In order to understand me a tiny bit better (which I’m quite sure you’ve been dying to do) I thought I would lay out for you a “typical” morning in our little suburban household. Now, understand, I have one second grader who attends public school and one four year-old who attends preschool two days a week. The following schedule depicts those two lovely days a week where Jack (the preschooler) actually detaches from my hip.

6:00 a.m. Alarm shrills. I hit the Snooze button and roll back over in bed.

6:05 a.m. Alarm shrills a second time. I curse and hit the Snooze button and roll back over in bed.

6:10 a.m. Alarm shrills a third time. I curse emphatically and roll over to hit the Snooze button only to be met by a tiny little person with swollen morning lips standing beside my bed demanding breakfast. When asked why he’s already out of bed I am answered with, “Your alarm woke me up. Now get me breakfast.” Why don’t I learn?

6:15 – 7:00 a.m. Field numerous questions from four year-old ranging from “Why do my ears have holes in them?” to “Is my winkadoo going to get any bigger when I grow up?’ As much as I stress the early hour, nothing dissuades my little man from hammering me with inquiries.

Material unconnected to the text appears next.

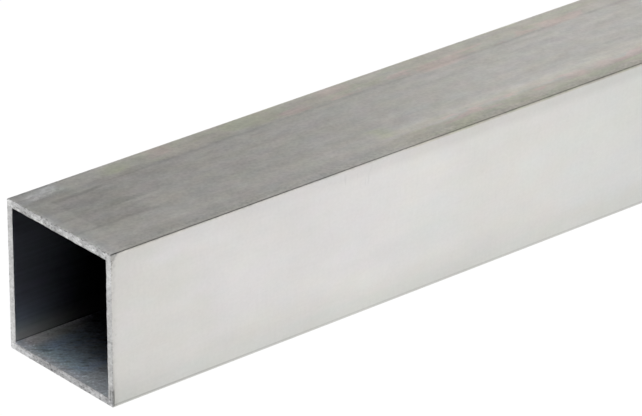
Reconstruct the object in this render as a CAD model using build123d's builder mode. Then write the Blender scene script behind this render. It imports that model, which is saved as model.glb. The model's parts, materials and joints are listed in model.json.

6:15 – 7:00 a.m. Pray for 7:30 (the point in time Jer takes Jack to school, thereby forcibly detaching him from my hip) to get here.

7:00 a.m. Wake Avery up from blissful slumber.

7:01 a.m. Thank God for blessing me with such a sweet little lady who hardly ever complains about anything I ask her to do.

7:01 1/2 a.m. Quickly thank God for blessing me with Jack, too.

7:05 – 7:15 a.m. Serve breakfast while convincing Jack that he does, indeed, have to carry a backpack to school even though he doesn’t check out books from the library like his sister. Remind Jack that I do not have to, in fact, make him a lunch to take to school as he is home each day by 10:45 a.m.

7:15 – 7:20 a.m. Remind Jack that he is most definitely required to brush his teeth even though he didn’t eat any dessert yet. And, no, we never have dessert after breakfast.

7:21 a.m. Thank God for blessing me with Avery.

7:21 1/2 a.m. Follow-up prayer adding Jack.

7:22-7:29 a.m. Pray for 7:30 to get here…fast.

7:30 a.m. TOUCHDOWN! Jack’s out the door with his dad (after a flurry of hair brushing, finding the socks Jack decided to put on the dog, putting shoes on, removing the Pop Tart from Jack’s sweatshirt pockets that he thought he would bring for his own personal “snack time” and convincing him, again, he does not have any library books.)

7:31 a.m. Close the front door behind Jack and Jer, lean against it and breathe a sigh of relief.

7:31-7:50 a.m. Spend a stress-free twenty minutes with Avery before she leaves for the school bus.

7:51 a.m. Rush to find “twelve objects that have two syllables” that Avery forgot she was supposed to bring to school that day.

7:52 a.m. Thank God that Jack is not yet required to bring objects from home to school. Thank God for Jack’s sweet little face.

7:53 – 10:40 Revel in the almost three hours of freedom before I have to pick up my little man from preschool. Unfortunately, at this stage in my life, “reveling” currently consists of laundry, kitchen clean-up, wiping urine from the toilet seat and cleaning crayon off the vinyl flooring. But, there’s something to be said for completing the above-listed tasks without a four year-old asking you to explain why dogs need eyeballs.

10:40 a.m. Rush to pick up Jack from preschool, realizing how much I actually miss his sweet little face when he’s gone.

10:50 a.m. Wonder why I was in such a hurry to pick him up.

10:51 – 1:00 p.m. Tend to Jack’s every need, praying for naptime.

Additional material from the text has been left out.